**WORK TO COMPLETE**
Return verbatim the inclusive range of lines running from the line that contains "Write part 3" to the line that contains "return Vector((station.x, flat_y". Omit every other line.

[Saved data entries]
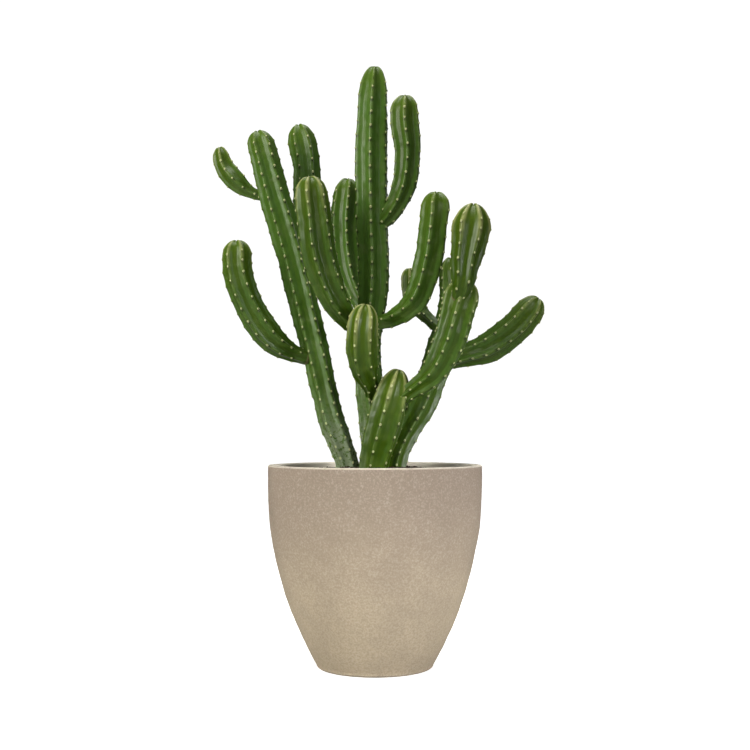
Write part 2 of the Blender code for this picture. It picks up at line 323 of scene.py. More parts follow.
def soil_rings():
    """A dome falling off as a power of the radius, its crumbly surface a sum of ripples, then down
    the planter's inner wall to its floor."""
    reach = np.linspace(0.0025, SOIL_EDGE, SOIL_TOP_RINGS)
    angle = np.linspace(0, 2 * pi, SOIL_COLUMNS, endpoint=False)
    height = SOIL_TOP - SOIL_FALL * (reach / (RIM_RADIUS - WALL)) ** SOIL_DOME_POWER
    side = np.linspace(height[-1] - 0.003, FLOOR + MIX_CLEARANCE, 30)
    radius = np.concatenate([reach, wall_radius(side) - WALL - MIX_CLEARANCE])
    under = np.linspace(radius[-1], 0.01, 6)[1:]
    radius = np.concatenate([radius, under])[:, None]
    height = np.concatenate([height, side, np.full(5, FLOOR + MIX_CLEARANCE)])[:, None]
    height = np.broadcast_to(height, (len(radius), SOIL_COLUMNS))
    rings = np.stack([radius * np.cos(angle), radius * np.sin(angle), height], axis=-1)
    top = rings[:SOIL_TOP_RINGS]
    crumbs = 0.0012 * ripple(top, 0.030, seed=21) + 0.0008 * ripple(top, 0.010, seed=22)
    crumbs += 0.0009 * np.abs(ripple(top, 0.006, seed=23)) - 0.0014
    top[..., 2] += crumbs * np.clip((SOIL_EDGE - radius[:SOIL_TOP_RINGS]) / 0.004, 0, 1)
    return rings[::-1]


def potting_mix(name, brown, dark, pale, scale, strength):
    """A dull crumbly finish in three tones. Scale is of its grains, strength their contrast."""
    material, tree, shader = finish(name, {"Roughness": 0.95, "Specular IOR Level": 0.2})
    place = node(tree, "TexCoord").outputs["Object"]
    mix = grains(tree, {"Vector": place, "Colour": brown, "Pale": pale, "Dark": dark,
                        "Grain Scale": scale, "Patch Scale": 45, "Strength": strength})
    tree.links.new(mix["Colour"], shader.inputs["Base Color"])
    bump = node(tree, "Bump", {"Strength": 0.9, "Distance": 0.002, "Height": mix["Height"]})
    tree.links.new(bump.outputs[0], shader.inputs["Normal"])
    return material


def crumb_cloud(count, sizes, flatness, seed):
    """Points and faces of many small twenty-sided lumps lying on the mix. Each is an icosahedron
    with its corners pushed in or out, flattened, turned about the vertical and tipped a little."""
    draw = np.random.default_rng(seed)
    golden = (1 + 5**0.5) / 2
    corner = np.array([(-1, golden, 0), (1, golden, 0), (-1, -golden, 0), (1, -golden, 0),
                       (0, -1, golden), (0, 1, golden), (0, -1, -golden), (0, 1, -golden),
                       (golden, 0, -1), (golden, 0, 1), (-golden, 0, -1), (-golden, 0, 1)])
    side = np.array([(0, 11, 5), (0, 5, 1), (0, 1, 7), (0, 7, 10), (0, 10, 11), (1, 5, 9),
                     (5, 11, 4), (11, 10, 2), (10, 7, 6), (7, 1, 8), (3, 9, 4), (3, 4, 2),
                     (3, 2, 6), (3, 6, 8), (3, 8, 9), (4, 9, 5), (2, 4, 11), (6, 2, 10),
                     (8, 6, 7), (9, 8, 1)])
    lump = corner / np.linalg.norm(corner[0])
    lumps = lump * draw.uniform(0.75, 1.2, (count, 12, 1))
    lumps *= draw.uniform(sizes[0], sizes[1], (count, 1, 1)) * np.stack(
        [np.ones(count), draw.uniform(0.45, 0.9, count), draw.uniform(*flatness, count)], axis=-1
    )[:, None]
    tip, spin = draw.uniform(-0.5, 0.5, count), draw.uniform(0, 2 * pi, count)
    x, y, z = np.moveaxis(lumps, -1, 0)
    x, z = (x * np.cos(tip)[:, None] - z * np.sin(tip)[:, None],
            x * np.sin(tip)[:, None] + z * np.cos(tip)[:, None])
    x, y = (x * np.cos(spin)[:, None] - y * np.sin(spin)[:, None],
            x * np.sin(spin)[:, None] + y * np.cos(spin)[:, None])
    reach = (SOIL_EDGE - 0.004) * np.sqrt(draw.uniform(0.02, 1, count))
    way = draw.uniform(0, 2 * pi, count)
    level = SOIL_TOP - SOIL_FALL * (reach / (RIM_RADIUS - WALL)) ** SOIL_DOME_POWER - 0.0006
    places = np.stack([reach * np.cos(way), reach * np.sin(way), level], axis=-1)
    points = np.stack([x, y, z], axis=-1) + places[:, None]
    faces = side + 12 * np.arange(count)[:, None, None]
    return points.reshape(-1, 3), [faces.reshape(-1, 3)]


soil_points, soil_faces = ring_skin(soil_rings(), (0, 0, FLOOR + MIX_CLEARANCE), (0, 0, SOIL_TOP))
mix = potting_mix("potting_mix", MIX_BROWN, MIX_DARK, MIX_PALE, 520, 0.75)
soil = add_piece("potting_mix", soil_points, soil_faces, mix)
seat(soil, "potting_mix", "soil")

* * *

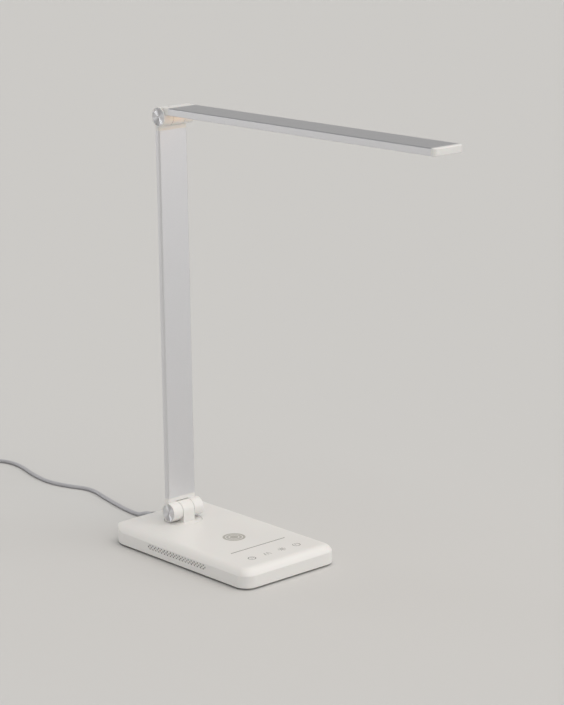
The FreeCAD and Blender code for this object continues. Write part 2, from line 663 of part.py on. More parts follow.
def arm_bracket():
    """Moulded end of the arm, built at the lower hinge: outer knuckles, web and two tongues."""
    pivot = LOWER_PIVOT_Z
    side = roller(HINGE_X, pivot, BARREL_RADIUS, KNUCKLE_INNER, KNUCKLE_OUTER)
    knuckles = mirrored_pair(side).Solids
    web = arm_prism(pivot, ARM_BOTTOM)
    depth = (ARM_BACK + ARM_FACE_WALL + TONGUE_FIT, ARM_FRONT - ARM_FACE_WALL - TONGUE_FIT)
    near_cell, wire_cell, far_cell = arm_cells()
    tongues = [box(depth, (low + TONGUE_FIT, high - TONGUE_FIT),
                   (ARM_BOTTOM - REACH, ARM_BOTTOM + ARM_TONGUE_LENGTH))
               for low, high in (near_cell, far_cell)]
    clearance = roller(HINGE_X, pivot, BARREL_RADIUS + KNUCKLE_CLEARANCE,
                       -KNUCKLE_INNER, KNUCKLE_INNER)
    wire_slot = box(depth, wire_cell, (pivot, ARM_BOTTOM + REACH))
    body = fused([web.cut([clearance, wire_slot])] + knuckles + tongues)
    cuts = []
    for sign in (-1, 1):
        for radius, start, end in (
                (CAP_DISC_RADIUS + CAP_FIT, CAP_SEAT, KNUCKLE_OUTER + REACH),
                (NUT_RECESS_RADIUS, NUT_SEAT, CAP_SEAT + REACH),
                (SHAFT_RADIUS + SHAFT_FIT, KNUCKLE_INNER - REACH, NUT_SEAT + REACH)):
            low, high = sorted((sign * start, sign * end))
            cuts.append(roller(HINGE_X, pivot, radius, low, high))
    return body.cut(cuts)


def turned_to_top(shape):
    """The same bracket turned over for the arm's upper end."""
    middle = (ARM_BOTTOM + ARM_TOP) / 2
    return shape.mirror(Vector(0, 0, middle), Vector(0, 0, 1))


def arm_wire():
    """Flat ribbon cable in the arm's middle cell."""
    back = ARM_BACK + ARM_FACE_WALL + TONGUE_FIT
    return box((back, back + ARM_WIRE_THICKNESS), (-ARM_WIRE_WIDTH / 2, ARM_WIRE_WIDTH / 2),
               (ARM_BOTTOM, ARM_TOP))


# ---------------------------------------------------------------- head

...

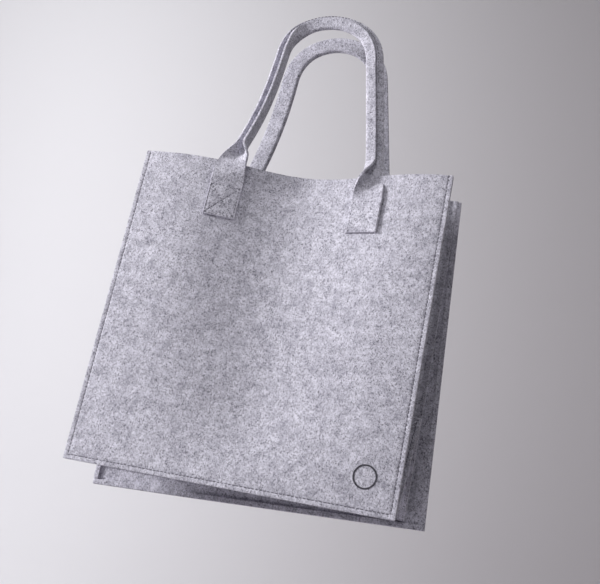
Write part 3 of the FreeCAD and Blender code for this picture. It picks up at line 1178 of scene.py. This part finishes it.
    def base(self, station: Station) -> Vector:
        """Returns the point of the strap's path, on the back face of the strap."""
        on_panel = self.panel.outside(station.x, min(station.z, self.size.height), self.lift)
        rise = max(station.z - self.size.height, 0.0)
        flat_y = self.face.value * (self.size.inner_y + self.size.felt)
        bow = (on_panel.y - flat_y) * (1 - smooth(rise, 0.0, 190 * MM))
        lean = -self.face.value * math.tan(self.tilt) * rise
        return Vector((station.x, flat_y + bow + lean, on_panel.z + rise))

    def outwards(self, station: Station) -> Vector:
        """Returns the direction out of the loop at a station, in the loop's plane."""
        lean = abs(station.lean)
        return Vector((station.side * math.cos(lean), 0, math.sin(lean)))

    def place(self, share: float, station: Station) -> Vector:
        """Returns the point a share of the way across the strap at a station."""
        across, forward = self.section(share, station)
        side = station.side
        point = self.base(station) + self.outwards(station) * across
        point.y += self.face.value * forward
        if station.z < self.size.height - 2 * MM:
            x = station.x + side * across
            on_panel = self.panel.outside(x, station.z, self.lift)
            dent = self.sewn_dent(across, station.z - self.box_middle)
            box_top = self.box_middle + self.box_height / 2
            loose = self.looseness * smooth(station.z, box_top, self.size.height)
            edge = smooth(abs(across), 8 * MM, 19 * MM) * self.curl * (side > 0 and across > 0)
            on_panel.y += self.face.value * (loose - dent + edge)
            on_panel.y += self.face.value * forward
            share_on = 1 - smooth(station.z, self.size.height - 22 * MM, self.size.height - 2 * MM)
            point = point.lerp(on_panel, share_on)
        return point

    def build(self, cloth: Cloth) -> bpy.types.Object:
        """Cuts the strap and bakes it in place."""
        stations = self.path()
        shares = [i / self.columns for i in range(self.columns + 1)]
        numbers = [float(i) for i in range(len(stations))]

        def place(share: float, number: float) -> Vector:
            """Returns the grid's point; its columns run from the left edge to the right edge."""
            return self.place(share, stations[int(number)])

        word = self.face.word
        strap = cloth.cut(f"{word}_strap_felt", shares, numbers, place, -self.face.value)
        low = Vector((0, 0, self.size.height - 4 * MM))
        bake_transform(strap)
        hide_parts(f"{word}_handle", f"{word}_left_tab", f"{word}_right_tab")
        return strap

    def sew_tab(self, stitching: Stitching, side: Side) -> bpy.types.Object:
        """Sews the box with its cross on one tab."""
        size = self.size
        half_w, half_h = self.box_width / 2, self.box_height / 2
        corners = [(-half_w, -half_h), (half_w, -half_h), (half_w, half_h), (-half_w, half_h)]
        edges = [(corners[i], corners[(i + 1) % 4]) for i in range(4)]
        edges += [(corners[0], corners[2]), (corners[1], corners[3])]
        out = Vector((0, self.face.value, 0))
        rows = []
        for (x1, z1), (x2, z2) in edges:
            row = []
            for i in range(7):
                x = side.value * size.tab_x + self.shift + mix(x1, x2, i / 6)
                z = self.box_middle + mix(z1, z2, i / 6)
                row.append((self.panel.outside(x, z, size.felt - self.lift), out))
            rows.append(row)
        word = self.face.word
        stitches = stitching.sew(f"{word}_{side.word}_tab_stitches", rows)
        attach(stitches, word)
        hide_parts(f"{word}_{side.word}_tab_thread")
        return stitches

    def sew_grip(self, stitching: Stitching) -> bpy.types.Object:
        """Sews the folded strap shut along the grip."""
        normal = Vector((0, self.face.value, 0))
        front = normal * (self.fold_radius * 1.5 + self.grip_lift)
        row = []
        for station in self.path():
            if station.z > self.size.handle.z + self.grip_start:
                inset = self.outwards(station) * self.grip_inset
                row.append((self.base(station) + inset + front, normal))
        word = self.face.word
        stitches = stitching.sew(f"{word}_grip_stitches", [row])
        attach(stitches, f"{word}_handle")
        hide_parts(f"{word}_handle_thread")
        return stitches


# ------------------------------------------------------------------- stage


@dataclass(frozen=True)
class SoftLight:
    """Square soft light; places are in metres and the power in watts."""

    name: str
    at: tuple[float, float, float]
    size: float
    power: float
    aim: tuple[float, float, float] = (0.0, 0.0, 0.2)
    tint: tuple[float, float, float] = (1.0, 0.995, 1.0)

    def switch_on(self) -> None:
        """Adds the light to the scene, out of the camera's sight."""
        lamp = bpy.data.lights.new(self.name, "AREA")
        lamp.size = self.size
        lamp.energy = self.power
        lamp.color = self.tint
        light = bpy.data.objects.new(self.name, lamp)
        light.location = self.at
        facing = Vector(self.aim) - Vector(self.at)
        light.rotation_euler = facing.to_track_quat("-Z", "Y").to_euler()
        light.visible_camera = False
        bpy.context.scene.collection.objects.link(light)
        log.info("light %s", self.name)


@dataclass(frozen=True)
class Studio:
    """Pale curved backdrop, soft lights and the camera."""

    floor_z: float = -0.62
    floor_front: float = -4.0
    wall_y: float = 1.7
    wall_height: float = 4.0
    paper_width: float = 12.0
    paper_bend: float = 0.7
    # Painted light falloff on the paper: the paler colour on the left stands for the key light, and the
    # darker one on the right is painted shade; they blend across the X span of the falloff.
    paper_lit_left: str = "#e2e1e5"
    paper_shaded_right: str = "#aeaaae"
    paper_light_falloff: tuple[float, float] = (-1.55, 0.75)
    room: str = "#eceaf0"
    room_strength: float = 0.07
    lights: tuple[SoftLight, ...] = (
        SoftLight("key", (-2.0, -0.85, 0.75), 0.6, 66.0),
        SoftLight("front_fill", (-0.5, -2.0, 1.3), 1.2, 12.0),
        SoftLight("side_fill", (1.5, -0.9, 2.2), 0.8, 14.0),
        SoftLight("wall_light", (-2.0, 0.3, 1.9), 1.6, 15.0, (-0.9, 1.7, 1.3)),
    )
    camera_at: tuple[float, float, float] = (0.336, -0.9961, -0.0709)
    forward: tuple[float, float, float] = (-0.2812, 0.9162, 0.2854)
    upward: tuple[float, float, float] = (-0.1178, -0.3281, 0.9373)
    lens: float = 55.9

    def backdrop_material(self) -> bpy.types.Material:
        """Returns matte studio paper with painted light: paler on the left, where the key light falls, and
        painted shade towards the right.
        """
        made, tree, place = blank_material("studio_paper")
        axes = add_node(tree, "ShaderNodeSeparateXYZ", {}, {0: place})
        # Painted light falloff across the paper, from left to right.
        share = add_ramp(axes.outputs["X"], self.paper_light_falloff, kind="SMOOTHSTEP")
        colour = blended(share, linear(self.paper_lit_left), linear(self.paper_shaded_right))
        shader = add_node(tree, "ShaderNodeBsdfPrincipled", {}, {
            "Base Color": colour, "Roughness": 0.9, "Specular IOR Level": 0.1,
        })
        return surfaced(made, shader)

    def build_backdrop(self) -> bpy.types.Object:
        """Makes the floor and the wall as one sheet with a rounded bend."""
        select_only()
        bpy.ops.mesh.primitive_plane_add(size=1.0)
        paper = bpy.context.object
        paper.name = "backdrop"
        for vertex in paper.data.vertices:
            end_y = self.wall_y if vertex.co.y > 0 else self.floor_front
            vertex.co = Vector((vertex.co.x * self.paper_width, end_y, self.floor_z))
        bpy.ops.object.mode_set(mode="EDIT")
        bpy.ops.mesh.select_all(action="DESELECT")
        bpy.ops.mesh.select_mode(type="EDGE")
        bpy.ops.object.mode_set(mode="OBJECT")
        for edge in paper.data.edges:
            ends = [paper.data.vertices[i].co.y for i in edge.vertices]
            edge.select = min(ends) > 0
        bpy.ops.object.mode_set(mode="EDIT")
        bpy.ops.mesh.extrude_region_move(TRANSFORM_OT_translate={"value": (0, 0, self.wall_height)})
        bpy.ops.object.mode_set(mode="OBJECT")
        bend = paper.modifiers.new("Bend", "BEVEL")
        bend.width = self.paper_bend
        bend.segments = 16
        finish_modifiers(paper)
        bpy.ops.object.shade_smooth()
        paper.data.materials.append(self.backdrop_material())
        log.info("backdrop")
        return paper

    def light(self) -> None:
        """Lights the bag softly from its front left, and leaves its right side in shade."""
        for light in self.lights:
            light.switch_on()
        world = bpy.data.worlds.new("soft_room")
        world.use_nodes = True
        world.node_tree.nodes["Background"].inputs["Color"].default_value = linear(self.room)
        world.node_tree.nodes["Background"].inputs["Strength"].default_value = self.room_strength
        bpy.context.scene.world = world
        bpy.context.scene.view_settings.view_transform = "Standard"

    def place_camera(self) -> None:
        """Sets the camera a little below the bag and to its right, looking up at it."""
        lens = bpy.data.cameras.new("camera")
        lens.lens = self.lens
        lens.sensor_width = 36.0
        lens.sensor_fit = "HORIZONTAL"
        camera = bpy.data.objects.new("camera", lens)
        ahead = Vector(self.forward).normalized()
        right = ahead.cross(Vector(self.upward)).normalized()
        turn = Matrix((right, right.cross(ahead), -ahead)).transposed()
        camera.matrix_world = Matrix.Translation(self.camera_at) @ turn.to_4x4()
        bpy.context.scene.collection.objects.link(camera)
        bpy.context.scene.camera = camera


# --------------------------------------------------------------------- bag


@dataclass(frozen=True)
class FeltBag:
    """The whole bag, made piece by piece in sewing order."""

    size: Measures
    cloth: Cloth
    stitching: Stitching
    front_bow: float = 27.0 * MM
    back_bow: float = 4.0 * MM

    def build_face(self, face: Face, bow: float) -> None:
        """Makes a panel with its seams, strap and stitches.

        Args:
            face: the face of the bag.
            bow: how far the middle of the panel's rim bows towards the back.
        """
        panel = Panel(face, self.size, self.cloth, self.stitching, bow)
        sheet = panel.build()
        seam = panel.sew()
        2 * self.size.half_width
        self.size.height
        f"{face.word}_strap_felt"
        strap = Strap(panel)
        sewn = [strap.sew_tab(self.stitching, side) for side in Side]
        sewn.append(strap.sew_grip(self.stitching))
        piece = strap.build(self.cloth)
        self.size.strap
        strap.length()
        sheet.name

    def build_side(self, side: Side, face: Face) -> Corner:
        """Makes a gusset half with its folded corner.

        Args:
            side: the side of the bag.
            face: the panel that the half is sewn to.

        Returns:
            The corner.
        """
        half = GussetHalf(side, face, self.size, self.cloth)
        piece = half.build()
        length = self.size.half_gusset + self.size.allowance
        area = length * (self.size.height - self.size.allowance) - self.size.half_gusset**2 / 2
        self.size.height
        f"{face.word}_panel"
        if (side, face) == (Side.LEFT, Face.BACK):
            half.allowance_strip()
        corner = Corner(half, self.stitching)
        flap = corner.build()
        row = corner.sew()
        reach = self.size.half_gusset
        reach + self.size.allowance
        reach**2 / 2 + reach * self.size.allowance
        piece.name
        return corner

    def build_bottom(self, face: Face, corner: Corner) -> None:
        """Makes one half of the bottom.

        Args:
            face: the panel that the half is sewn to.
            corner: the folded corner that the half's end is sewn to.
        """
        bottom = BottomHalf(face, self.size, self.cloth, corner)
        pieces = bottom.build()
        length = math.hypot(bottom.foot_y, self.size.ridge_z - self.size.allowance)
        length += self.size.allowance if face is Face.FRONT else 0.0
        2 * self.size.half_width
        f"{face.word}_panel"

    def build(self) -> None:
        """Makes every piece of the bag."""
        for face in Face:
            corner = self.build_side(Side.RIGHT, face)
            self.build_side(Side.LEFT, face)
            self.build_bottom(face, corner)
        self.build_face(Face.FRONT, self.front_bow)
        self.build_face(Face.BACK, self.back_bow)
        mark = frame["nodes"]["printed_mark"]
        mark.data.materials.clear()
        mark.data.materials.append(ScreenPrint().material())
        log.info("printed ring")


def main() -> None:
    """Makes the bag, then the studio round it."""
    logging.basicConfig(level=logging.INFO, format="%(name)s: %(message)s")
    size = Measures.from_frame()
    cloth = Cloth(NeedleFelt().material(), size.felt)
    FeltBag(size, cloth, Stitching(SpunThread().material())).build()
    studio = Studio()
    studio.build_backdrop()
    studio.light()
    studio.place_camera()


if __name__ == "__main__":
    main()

**CORRECT RESPONSE**
Write part 3 of the FreeCAD and Blender code for this picture. It picks up at line 1178 of scene.py. This part finishes it.
    def base(self, station: Station) -> Vector:
        """Returns the point of the strap's path, on the back face of the strap."""
        on_panel = self.panel.outside(station.x, min(station.z, self.size.height), self.lift)
        rise = max(station.z - self.size.height, 0.0)
        flat_y = self.face.value * (self.size.inner_y + self.size.felt)
        bow = (on_panel.y - flat_y) * (1 - smooth(rise, 0.0, 190 * MM))
        lean = -self.face.value * math.tan(self.tilt) * rise
        return Vector((station.x, flat_y + bow + lean, on_panel.z + rise))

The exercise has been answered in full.